Yeah, If no return address or info of contact. Means he does not want it back nor to be conctacted. I think it held Personal Value and He neither wanted to dispose of it, or just sell it off. Obviously He didn't want it around anymore. I'm with raven, Best thing probably to do is give it off to charity, if you do not want it.
Well I thought about pawning it. But Id feel like a bitch cause its his mom's ring and shes alive too. I might just set it aside and keep it in a good memory box. I'd feel better doing that
when you keep putting this much energy into them, they will never stop... pawn the ring pay some bills, get on with your life..just like he did.
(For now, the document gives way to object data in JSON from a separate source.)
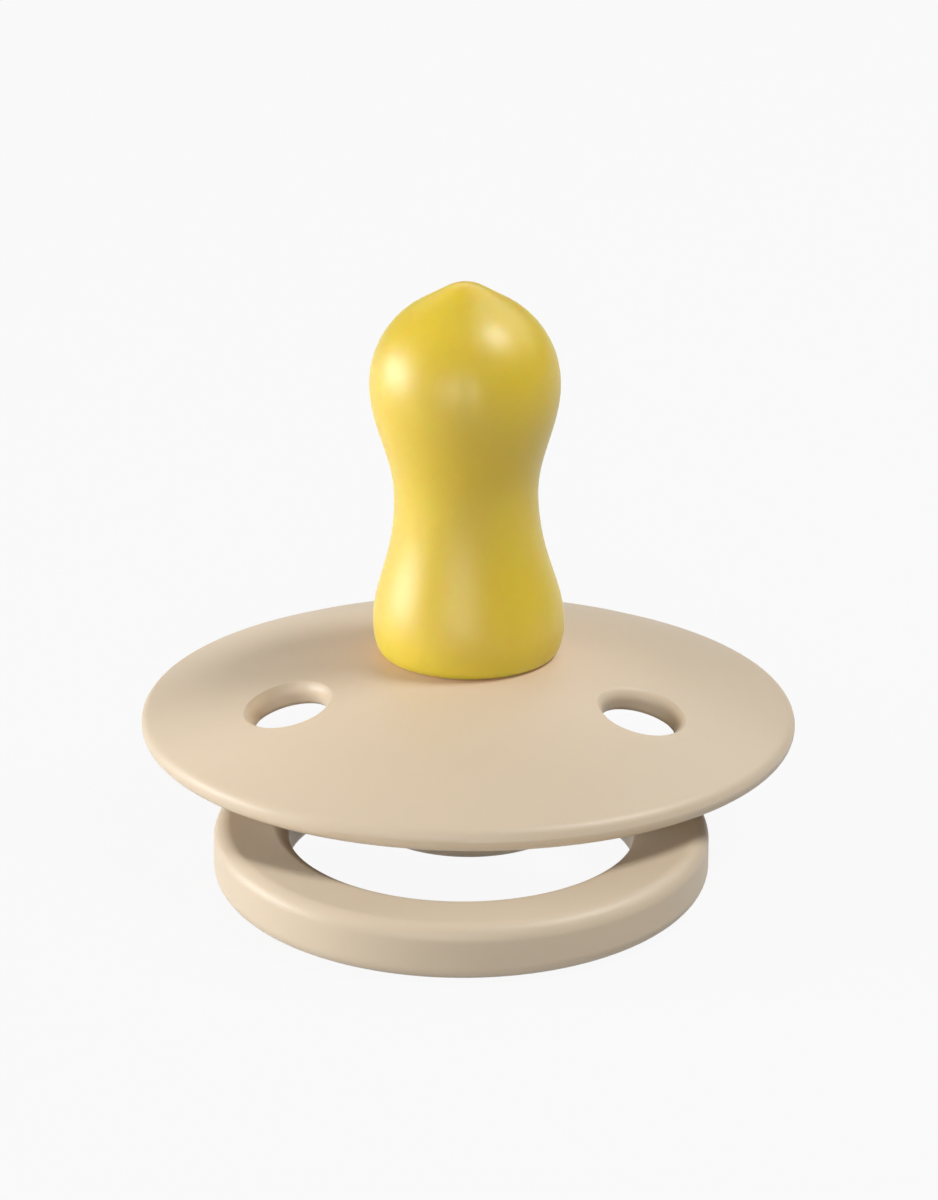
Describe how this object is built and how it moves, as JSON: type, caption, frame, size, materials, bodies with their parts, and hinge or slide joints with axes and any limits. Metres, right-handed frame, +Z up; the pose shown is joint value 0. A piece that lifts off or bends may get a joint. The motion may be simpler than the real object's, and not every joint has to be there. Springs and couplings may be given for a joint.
{
  "type": "pacifier",
  "caption": "Baby pacifier with a round domed shield, a cherry-shaped latex nipple, and a round knob that carries a swinging ring handle.",
  "frame": {"origin": "on the shield's axis, in the knob's flat face, which the pacifier stands on", "axes": "+Z up along the nipple, -Y towards the ring handle, +X along the ring's pivot bar to the right"},
  "size_m": [0.044, 0.0501, 0.0384],
  "materials": {
    "shield_plastic": "satin beige polypropylene, moulded",
    "latex": "translucent amber natural rubber latex, dipped",
    "plug_plastic": "beige polypropylene, moulded",
    "knob_plastic": "satin beige polypropylene, moulded",
    "ring_plastic": "satin beige polypropylene, moulded"
  },
  "bodies": {
    "pacifier_body": {"shield": "shield_plastic", "nipple": "latex", "plug": "plug_plastic", "knob": "knob_plastic"},
    "ring_handle": {"ring": "ring_plastic"}
  },
  "joints": [
    {"name": "ring_swing", "type": "hinge", "parent": "pacifier_body", "child": "ring_handle", "pos_m": [0, 0, 0.00355], "axis": [1, 0, 0], "range_deg": [-5, 178]}
  ]
}
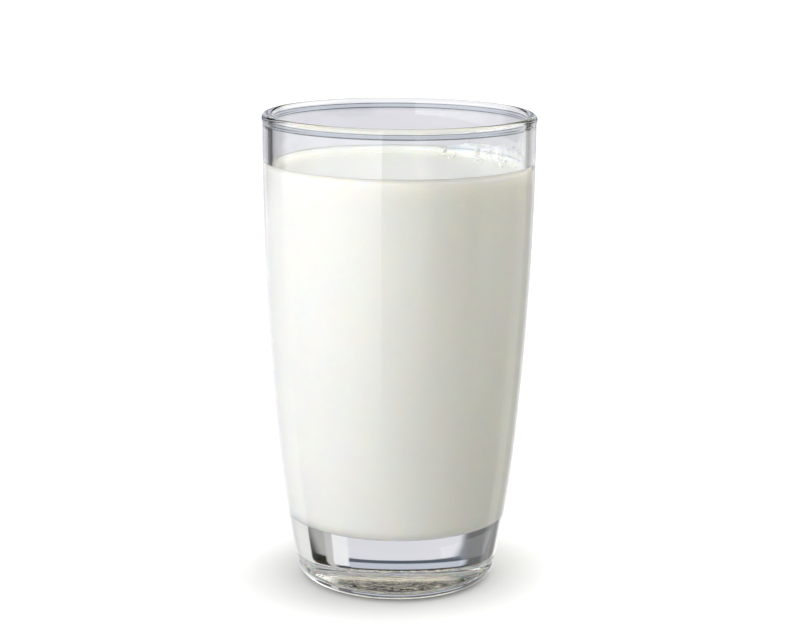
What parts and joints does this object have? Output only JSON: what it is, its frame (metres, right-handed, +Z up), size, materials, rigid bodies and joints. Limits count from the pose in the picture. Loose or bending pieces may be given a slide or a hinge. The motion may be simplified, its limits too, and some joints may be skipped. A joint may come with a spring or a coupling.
{
  "type": "glass of milk",
  "caption": "Clear heavy-based tumbler with gently bowed sides and a rounded rim, filled with milk to just below the rim, for drinking and for table settings.",
  "frame": {"origin": "middle of the ring that the glass stands on, at table height", "axes": "+Z up along the axis of the glass, out of its mouth; the glass is round, so +X and +Y are free"},
  "size_m": [0.076, 0.076, 0.1328],
  "materials": {
    "glass": "clear pressed glass with a fire-polished rim",
    "milk": "opaque white liquid, wet and glossy"
  },
  "bodies": {
    "root": {"glass": "glass", "milk": "milk"}
  },
  "joints": []
}
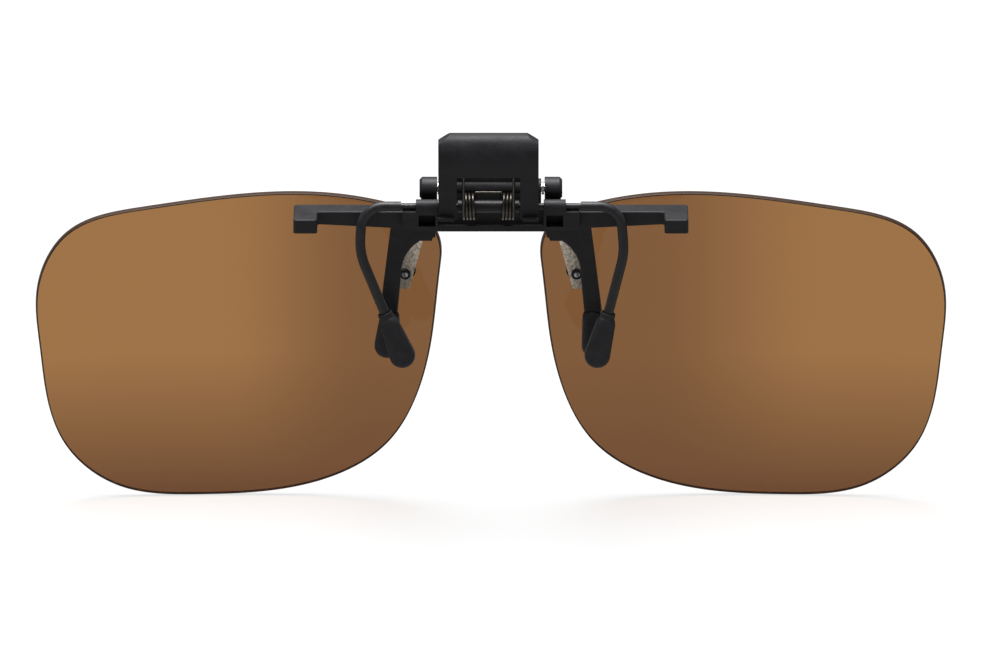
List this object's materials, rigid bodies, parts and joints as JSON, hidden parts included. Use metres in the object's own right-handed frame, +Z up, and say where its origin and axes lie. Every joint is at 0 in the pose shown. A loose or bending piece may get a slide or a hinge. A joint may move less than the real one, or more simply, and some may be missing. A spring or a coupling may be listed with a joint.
{
  "type": "clip-on flip-up sunglasses",
  "caption": "Rimless flip-up sunglasses that clip onto spectacles with a sprung thumb lever, rubber-tipped legs and a hinged lens bridge.",
  "frame": {"origin": "middle of the clamp's gap between front and rear pads, on the centre plane, level with the underside of the bar, which sits on the spectacle rim", "axes": "+X across the lenses, +Y away from the wearer, +Z up"},
  "size_m": [0.135, 0.0146, 0.0604],
  "materials": {
    "body_plastic": "fine moulded texture, satin black",
    "lever_plastic": "satin black moulding",
    "bridge_plastic": "satin black moulding",
    "pad_rubber": "soft matte rubber",
    "sleeve_vinyl": "smooth black sleeving",
    "wire_steel": "black oxide spring wire",
    "spring_steel": "dark spring steel",
    "pin_steel": "ground steel",
    "tab_steel": "brushed stainless steel",
    "screw_steel": "turned steel",
    "nut_black": "black plated",
    "washer_plastic": "black nylon",
    "bush_plastic": "black acetal",
    "lens_brown": "brown polarised resin, polished"
  },
  "bodies": {
    "clamp": {"clamp_body": "body_plastic", "front_pad_left": "pad_rubber", "front_pad_right": "pad_rubber", "flip_pin": "pin_steel", "spring_washers": "pin_steel"},
    "thumb_clamp": {"thumb_lever": "lever_plastic", "rear_wire": "wire_steel", "wire_sleeve_left": "sleeve_vinyl", "wire_sleeve_right": "sleeve_vinyl", "rear_pad_left": "pad_rubber", "rear_pad_right": "pad_rubber", "spring_bush": "bush_plastic", "torsion_spring": "spring_steel"},
    "lens_carrier": {"flip_bridge": "bridge_plastic", "lens_tab_left": "tab_steel", "lens_tab_right": "tab_steel", "tab_rivets": "screw_steel", "lens_left": "lens_brown", "lens_right": "lens_brown", "lens_screws": "screw_steel", "lens_nuts": "nut_black", "lens_washers": "washer_plastic"}
  },
  "joints": [
    {"name": "clamp_squeeze", "type": "hinge", "parent": "clamp", "child": "thumb_clamp", "pos_m": [0, -0.0003, 0.00345], "axis": [-1, 0, 0], "range_deg": [0, 32], "stiffness_Nm_per_rad": 0.05, "springref_deg": -34.38, "deforming": ["torsion_spring"]},
    {"name": "lens_flip", "type": "hinge", "parent": "clamp", "child": "lens_carrier", "pos_m": [0, 0.0034, 0.005], "axis": [1, 0, 0], "range_deg": [0, 95]}
  ]
}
lol I was on with my life way before he went on. HE decided to bring it back up obviously. I cant pawn it cause I'll feel bad. again it was his mothers ring. I'll just keep it in a memory box and put it up somewhere
theres absolutely nothing indicating that he brought it up again other than he doesnt want the ring.... why save it if you have no intentions of being with him? who fuckin cares that it was his mothers? not him, not his mother... if anything mail it back and stop being a drama queen about it.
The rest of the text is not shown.